_PROBLEM DETAILS_: Set down exactly, please, each line from the one containing "for node in" through the one containing "obj.data.transform(world)", both lines included, and no other line.

_DATASET_:
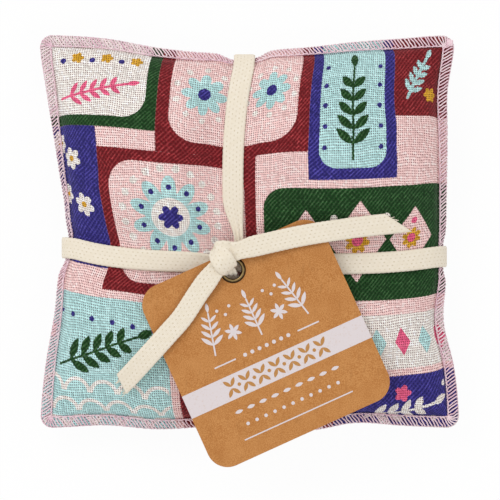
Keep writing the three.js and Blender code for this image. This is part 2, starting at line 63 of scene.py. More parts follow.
def mix(start: Any, end: Any, share: Any) -> Any:
    """Returns the value that lies share of the way from start to end."""
    return start + (end - start) * share


def smoothstep(low: float, high: float, value: np.ndarray) -> np.ndarray:
    """Returns 0 below low, 1 above high and a smooth rise between."""
    share = np.clip((value - low) / (high - low), 0.0, 1.0)
    return share * share * (3.0 - 2.0 * share)


def unit(vectors: np.ndarray) -> np.ndarray:
    """Returns the vectors of the last axis at length 1."""
    return vectors / np.maximum(np.linalg.norm(vectors, axis=-1, keepdims=True), TINY)


def lengths_along(line: np.ndarray) -> np.ndarray:
    """Returns how far along a line each of its points lies."""
    return np.concatenate([[0.0], np.cumsum(np.linalg.norm(np.diff(line, axis=0), axis=1))])


def ways_along(line: np.ndarray, closed: bool = False) -> np.ndarray:
    """Returns the way ahead at each point of a line."""
    return unit(np.roll(line, -1, axis=0) - np.roll(line, 1, axis=0) if closed else np.gradient(line, axis=0))


def round_angles(count: int) -> np.ndarray:
    """Returns the angles of a ring of points, in radians."""
    return np.arange(count) / count * TAU


def crowded_ends(count: int) -> np.ndarray:
    """Returns places from -1 to 1 that lie closer together towards both ends."""
    return np.sin(np.linspace(-0.5, 0.5, count) * math.pi)


def away(x: float, y: float, turn: float, reach: float) -> tuple[float, float]:
    """Returns the place at a reach from a point, along a way given in radians."""
    return x + reach * math.cos(turn), y + reach * math.sin(turn)


def along_way(dx: np.ndarray, dy: np.ndarray, degrees: float) -> tuple[np.ndarray, np.ndarray]:
    """Returns how far offsets reach along a way, and across it."""
    turn = math.radians(degrees)
    return dx * math.cos(turn) + dy * math.sin(turn), dy * math.cos(turn) - dx * math.sin(turn)


def ripple(x: np.ndarray, y: np.ndarray, wavelength: float, seed: int, waves: int = 9) -> np.ndarray:
    """A smooth random field.

    Args:
        x: Places across, in mm.
        y: Places along, in mm.
        wavelength: Usual distance between crests, in mm.
        seed: Seed of the field.
        waves: How many plane waves are summed.

    Returns:
        A field with a spread of about 1.
    """
    rng = np.random.default_rng(seed)
    total = np.zeros(np.broadcast(x, y).shape)
    for _ in range(waves):
        angle, phase = rng.uniform(0.0, TAU, 2)
        rate = TAU / (wavelength * rng.uniform(0.7, 1.5))
        total = total + np.sin(rate * (x * math.cos(angle) + y * math.sin(angle)) + phase)
    return total / math.sqrt(waves)


def resample(points: np.ndarray, step: float, closed: bool = False, rounds: int = 0) -> np.ndarray:
    """Spaces points evenly along a line and smooths it.

    Args:
        points: The line's points, in mm. Columns past the third are carried along.
        step: Distance between the new points.
        closed: Whether the line ends where it starts.
        rounds: How many times each new point moves to its neighbours' mean.

    Returns:
        The new points.
    """
    line = np.vstack([points, points[:1]]) if closed else np.asarray(points, float)
    reach = lengths_along(line[:, :3])
    places = np.linspace(0.0, reach[-1], max(3, round(reach[-1] / step)), endpoint=not closed)
    new = np.stack([np.interp(places, reach, column) for column in line.T], axis=1)
    for _ in range(rounds):
        if closed:
            new = (np.roll(new, 1, axis=0) + 2.0 * new + np.roll(new, -1, axis=0)) / 4.0
        else:
            new[1:-1] = (new[:-2] + 2.0 * new[1:-1] + new[2:]) / 4.0
    return new


def curve_through(points: tuple | list, step: float) -> np.ndarray:
    """A smooth line through points.

    Args:
        points: Rows of numbers, the first three a place in mm.
        step: Distance between the line's points.

    Returns:
        The line's rows, evenly spaced.
    """
    rows = np.asarray(points, float)
    padded = np.vstack([2.0 * rows[0] - rows[1], rows, 2.0 * rows[-1] - rows[-2]])
    share = np.linspace(0.0, 1.0, CURVE_STEPS, endpoint=False)[:, None]
    line = []
    for a, b, c, d in zip(padded[:-3], padded[1:-2], padded[2:-1], padded[3:]):
        line.append(0.5 * (
            2.0 * b + (c - a) * share + (2.0 * a - 5.0 * b + 4.0 * c - d) * share ** 2
            + (3.0 * b - a - 3.0 * c + d) * share ** 3
        ))
    return resample(np.vstack([*line, rows[-1:]]), step)


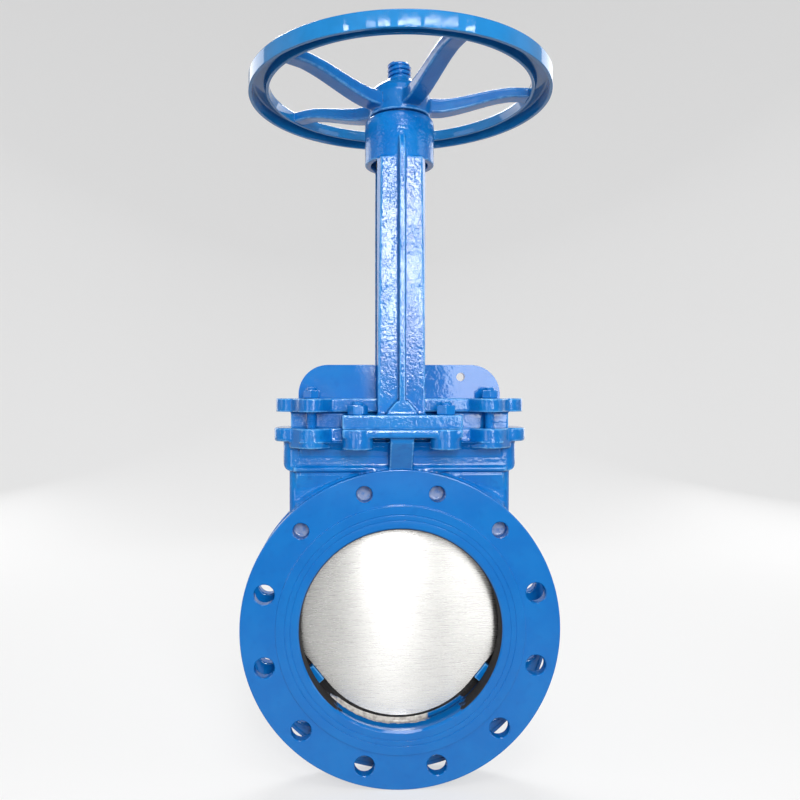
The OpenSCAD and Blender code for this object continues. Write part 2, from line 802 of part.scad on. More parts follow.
// Share of the spoke's rise at a distance from the hub's axis: level, then up, then level again
function spoke_share(r) = min(1, max(0, (r - spoke_rise_start) / (spoke_rise_end - spoke_rise_start)));
function spoke_rise(r) = let (t = spoke_share(r)) 0.4 * t + 0.6 * (3 * t ^ 2 - 2 * t ^ 3);
function spoke_mid(r) = spoke_hub_z + (rim_bottom + 11.5 - spoke_hub_z) * spoke_rise(r);
function spoke_half(r) = (spoke_hub_h + (spoke_rim_h - spoke_hub_h) * spoke_share(r)) / 2;

module spoke() {
    start = hub_d / 2 - 12;
    end = wheel_d / 2 - rim_w + rim_wall / 2;
    steps = 14;
    radii = [for (i = [0:steps]) start + (end - start) * i / steps];
    intersection() {
        translate([0, spoke_hub_w / 2, 0]) rotate([90, 0, 0]) linear_extrude(spoke_hub_w) polygon(concat(
            [for (r = radii) [r, spoke_mid(r) - spoke_half(r)]],
            [for (i = [0:steps]) let (r = radii[steps - i]) [r, spoke_mid(r) + spoke_half(r)]]));
        translate([0, 0, hub_bottom - 10]) linear_extrude(100) polygon([
            [start, -spoke_hub_w / 2], [end, -spoke_rim_w / 2], [end, spoke_rim_w / 2], [start, spoke_hub_w / 2]]);
    }
}

module handwheel() {
    color(paint) translate([0, mid, 0]) difference() {
        union() {
            rotate_extrude() hub_profile();
            rotate_extrude() rim_profile();
            for (i = [0:spokes - 1]) rotate(i * 360 / spokes + 1) spoke();
        }
        translate([0, 0, hub_bottom - through]) cylinder(d = nut_sleeve_d, h = hub_top - 7 - hub_bottom + through);
        translate([0, 0, hub_bottom - through]) cylinder(d = stem_d + 2 * face_gap, h = 100);
    }
}

body_casting();
mirror([1, 0, 0]) wedge();  // wedge_left
wedge();  // wedge_right
seat_ring();
seat_retainer();
packing_rings();
gland();
gland_stud(0);  // gland_stud_1
gland_stud(1);  // gland_stud_2
gland_stud(2);  // gland_stud_3
gland_stud(3);  // gland_stud_4
gland_nut(0);  // gland_nut_1
gland_nut(1);  // gland_nut_2
gland_nut(2);  // gland_nut_3
gland_nut(3);  // gland_nut_4
yoke();
foot_stud(0);  // foot_stud_1
foot_stud(1);  // foot_stud_2
foot_stud(2);  // foot_stud_3
foot_stud(3);  // foot_stud_4
foot_nut(0);  // foot_nut_1
foot_nut(1);  // foot_nut_2
foot_nut(2);  // foot_nut_3
foot_nut(3);  // foot_nut_4
thrust_washer();
gate_plate();
stem();
stem_fork();
fork_bolt(-1);  // fork_bolt_1
fork_bolt(1);  // fork_bolt_2
fork_nut(-1);  // fork_nut_1
fork_nut(1);  // fork_nut_2
stem_nut();
handwheel();
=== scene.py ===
# Flanged knife gate valve: finer shapes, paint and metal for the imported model, and a plain studio.
# Every length is in metres, in the model's own frame: the bore along Y, the stem along Z.
import math

import bmesh
import bpy
import numpy as np
from mathutils import Matrix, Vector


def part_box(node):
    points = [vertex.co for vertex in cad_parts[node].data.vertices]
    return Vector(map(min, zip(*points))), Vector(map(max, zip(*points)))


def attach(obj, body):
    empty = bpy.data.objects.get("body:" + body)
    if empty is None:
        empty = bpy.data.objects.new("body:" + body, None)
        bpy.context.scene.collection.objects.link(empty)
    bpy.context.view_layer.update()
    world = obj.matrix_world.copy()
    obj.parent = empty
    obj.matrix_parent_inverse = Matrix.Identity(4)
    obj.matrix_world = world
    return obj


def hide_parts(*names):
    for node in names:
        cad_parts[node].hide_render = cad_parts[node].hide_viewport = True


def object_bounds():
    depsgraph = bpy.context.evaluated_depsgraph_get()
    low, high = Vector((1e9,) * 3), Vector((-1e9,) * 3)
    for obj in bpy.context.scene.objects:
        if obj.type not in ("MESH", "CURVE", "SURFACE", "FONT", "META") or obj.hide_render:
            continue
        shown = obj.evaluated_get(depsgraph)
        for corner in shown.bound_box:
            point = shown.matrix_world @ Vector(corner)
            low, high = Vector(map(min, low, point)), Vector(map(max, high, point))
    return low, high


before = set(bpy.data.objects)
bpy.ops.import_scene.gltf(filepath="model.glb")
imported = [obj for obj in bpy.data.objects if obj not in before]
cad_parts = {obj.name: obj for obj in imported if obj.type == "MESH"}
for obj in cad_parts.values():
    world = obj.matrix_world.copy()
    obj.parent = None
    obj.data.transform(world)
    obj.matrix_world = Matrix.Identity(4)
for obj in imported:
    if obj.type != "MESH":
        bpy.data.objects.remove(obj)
cad_bounds = [list(corner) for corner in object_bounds()]

bl_info = {
    "name": "Knife gate valve",
    "version": (1, 0, 0),
    "blender": (4, 5, 0),
    "location": "View3D > Sidebar > Valve",
    "description": "Dresses the valve's model with cast and painted surfaces and lights it in a plain studio",
    "category": "Object",
}


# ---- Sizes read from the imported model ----

def middle(node):
    """Centre of a node's box."""
    low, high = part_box(node)
    return [(low[i] + high[i]) / 2 for i in range(3)]


def span(node):
    """Size of a node's box along X, Y and Z."""
    low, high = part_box(node)
    return [high[i] - low[i] for i in range(3)]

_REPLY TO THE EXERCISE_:
    for node in names:
        cad_parts[node].hide_render = cad_parts[node].hide_viewport = True


def object_bounds():
    depsgraph = bpy.context.evaluated_depsgraph_get()
    low, high = Vector((1e9,) * 3), Vector((-1e9,) * 3)
    for obj in bpy.context.scene.objects:
        if obj.type not in ("MESH", "CURVE", "SURFACE", "FONT", "META") or obj.hide_render:
            continue
        shown = obj.evaluated_get(depsgraph)
        for corner in shown.bound_box:
            point = shown.matrix_world @ Vector(corner)
            low, high = Vector(map(min, low, point)), Vector(map(max, high, point))
    return low, high


before = set(bpy.data.objects)
bpy.ops.import_scene.gltf(filepath="model.glb")
imported = [obj for obj in bpy.data.objects if obj not in before]
cad_parts = {obj.name: obj for obj in imported if obj.type == "MESH"}
for obj in cad_parts.values():
    world = obj.matrix_world.copy()
    obj.parent = None
    obj.data.transform(world)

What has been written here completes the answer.